"Homework?" I ask as Amy settles into the van and clicks her seat belt.
"Math and English. And I have to color a page for social studies."
I figure these tasks will consume roughly a half-hour of my daughter's afternoon — just the right amount of time to support the day's lessons, but not so much that she'll still be sitting at the kitchen table hovering over her books when it's time for the rest of us to assemble there for dinner.
"Sounds easy," I say.
"Mom, it's math," she says.
Say no more. I feel Amy's pain with respect to math because this subject presented my most difficult academic challenges. As I'm fond of admitting, I could sooner write an essay about an algebra problem than solve one. (Maybe this also was true for the person who invented story problems).
It pains me to hear Amy complain about math. I worry that I have communicated my own "mathphobia" to her like some genetic defect. Or perhaps I've done it insidiously, in the same way I don't serve foods to my family that I personally don't prefer.
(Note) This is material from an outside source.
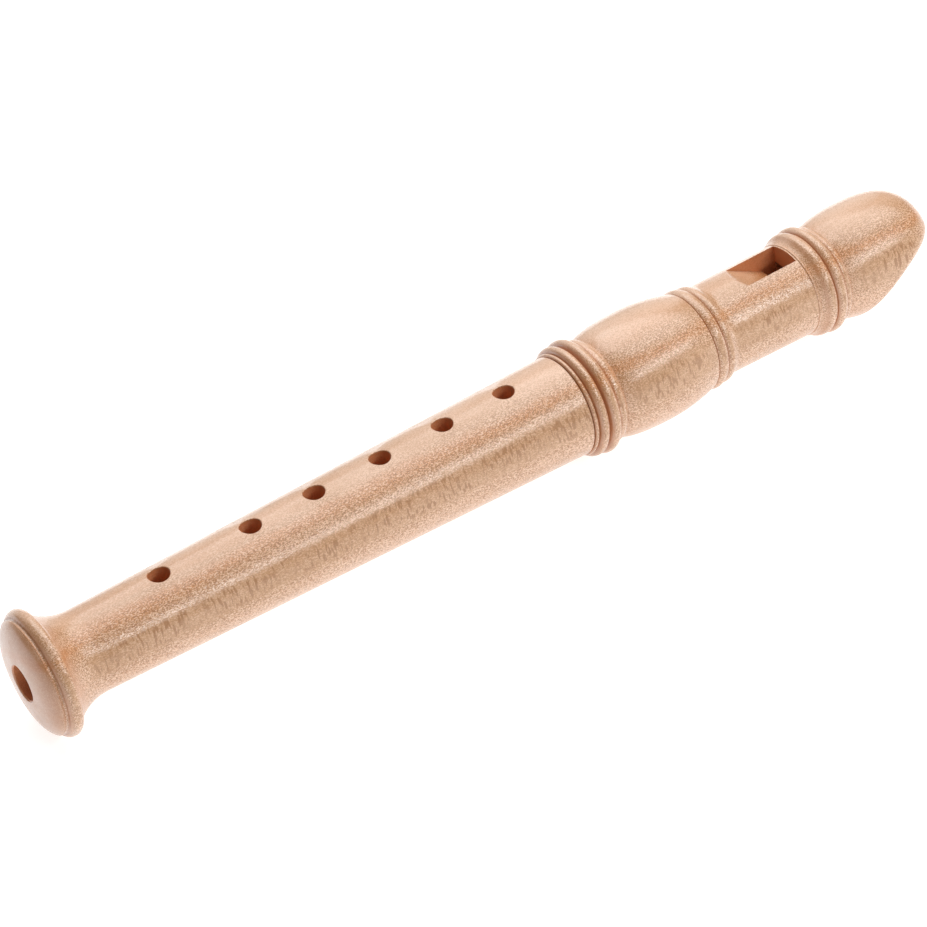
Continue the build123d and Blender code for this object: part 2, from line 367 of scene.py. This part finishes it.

In a world that needs more mathematicians and fewer people with their sights set on getting a Disney sitcom of their own, I somehow have neglected to inspire my fifth-grader toward an enjoyment of all things numeric.
I guess I always just assumed I was like most females – more verbal than spatial, more interested in language arts and social studies than in "hard" subjects such as science and math.
Recently, a Miami University survey of 2,000 girls in grades four through eight found that enjoyment of math and science is high for female students. In fact, research revealed that fourth-grade girls start out liking math and science best. Their interest in these subjects wanes by the eighth grade, but it decreases no more than their interest in other subjects.
In fact, it turns out that eighth-grade girls lose interest in all things academic. The survey doesn't tell us what subject consumes their interest at that age, but I think we can assume it starts with "B," ends with "S" and rhymes with "noise."
This study reminds us not to stereotype girls, a lesson it seems should have been learned a generation ago. A better reminder came to me from my friend Kimberly Thompson, a Harvard professor, math whiz and, most important, a mom.
"It's a big issue for me that many people inadvertently discourage their children from pursuing math by saying it was too hard for them," she told me. "We have to break the cycle of 'I'm not good at math' as an excuse for avoiding it, to 'Math and numeracy are as essential to your development as reading and literacy.'"
She's right, even if math really was too hard for me.
So here's the new strategy around my house: We've gone cold turkey on math. No, wait — I mean cold turkey on complaining about math. No one is allowed to "dis" math. Not even me.
No more groaning about math homework.
No more fussing about a challenging problem.
No more whining about a bad math grade that "isn't fair."
Most of all, no more snarky comments about how you never use algebra or geometry again, so what's the point in learning it.
From now on, we're opening a new book on math — a book that says math is easy; math is fun. OK, this book has a bit of fiction thrown in, but work with me. It's a new attitude — a new "mathitude," you might say.
When I convey our new math-minded world view to Amy, she's underwhelmed.
"OK," she says, "but just because I can't complain about math doesn't mean I like it."
"I know," I say, "but at least we can stop feeding the belief that you can't do it. You're smart. You can do anything."
Do I think our positive vibe will prevail? You never can tell. All I know is, I only have two more years until Amy is in eighth grade.
That's the year they spell math b-o-y-s.